Terlebih perangkat gampong setempat yang berdampak langsung sudah menyurati Pemko Subulussalam bahwa ada pencemaran sungai karena ada praktek land clearing perusahaan sawit.

“Jangan demi pengusaha sawit, merusak ekosistem dan juga mengorbankan perekonomian warga,” ungkap pria yang akrab disapa Om Sol ini.

Di sisi lain, laju Kecamatan Sultan Daulat menempati daerah paling tinggi kehilangan tutupan hutan dibandingkan kecamatan selama 2015-2022 lalu.

Dalam kurun waktu delapan tahun terakhir, ada 3.763 hektar lebih hutan gundul. Artinya, 47 persen dari total kehilangan tutupan hutan di Subulussalam seluas 7.046 hektar berasal dari Kecamatan Sultan Daulat.

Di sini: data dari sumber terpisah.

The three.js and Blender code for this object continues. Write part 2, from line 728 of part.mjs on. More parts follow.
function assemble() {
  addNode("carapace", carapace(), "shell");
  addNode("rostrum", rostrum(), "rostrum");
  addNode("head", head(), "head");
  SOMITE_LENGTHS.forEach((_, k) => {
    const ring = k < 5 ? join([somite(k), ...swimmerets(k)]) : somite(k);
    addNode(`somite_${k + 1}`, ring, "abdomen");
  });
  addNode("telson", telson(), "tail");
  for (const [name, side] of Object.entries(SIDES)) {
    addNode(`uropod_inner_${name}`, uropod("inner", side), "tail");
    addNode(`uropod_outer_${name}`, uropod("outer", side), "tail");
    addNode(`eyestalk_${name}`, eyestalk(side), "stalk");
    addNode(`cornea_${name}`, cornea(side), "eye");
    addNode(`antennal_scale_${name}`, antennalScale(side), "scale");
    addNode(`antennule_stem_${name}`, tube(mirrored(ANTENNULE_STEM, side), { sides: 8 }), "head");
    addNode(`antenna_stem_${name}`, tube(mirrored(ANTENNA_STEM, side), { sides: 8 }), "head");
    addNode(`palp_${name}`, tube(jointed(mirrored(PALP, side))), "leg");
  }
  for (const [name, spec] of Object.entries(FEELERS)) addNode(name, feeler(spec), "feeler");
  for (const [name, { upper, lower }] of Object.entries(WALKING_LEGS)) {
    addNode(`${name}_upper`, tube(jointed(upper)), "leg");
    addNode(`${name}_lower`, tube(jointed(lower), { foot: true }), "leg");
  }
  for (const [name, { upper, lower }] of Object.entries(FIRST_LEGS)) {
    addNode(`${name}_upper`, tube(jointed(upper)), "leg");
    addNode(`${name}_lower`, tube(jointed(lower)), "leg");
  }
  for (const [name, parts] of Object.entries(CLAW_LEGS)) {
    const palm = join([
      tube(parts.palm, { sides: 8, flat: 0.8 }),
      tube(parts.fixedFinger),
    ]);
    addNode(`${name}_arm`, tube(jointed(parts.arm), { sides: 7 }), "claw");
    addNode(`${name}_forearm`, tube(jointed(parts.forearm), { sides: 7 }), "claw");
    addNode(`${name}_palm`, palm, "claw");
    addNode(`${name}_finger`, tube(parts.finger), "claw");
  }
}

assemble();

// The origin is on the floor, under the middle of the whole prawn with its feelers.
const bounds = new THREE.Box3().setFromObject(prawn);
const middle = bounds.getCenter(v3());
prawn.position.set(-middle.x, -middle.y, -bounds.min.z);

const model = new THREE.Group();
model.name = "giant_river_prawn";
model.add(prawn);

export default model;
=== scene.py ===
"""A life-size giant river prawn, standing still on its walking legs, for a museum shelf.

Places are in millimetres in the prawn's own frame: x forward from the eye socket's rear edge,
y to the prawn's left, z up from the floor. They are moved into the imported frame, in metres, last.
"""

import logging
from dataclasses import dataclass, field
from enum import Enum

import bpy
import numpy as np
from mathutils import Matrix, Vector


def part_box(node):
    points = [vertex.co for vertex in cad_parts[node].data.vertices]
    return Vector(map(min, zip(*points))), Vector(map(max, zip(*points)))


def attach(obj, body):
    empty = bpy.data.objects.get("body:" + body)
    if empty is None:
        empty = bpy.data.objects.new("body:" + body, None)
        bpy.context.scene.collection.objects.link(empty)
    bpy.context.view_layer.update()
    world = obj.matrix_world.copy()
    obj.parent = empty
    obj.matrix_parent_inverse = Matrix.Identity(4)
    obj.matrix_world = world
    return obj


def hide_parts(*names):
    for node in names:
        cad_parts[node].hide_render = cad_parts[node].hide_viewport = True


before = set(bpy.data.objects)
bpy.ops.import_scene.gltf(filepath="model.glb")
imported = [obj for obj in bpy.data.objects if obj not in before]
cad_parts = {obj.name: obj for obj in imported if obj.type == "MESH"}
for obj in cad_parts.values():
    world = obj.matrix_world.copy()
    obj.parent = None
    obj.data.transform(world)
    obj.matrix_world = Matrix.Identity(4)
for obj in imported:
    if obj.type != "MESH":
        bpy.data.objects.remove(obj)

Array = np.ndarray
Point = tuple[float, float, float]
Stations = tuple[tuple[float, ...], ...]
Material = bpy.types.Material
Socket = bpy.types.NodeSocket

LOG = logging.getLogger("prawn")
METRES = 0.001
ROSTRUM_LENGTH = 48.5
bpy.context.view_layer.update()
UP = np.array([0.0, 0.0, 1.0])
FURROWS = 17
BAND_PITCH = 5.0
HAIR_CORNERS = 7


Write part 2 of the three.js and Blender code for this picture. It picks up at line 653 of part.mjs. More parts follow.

Lalu, Kecamatan Simpang Kiri kehilangan tutupan hutan selama delapan tahun terakhir seluas 1.174 hektar, Rundeng 859 hektar, Penanggalan 649 hektar dan Longkib seluas 601 hektar.

“Ini data belum dihitung kerusakan pada 2023 lalu, diperkirakan kalau dimasukkan hingga April 2024 ini luasannya lebih besar,” katanya.

WALHI Aceh menilai bahwa hal ini sangat mendesak untuk segera diatasi sebelum terlambat, karena dapat berdampak kerusakan terhadap berbagai ekosistem yang ada di sana. “Selain itu juga berpotensi terjadi konflik sosial antara warga dengan perusahaan sawit yang sedang melakukan pembersihan lahan,” pungkasnya.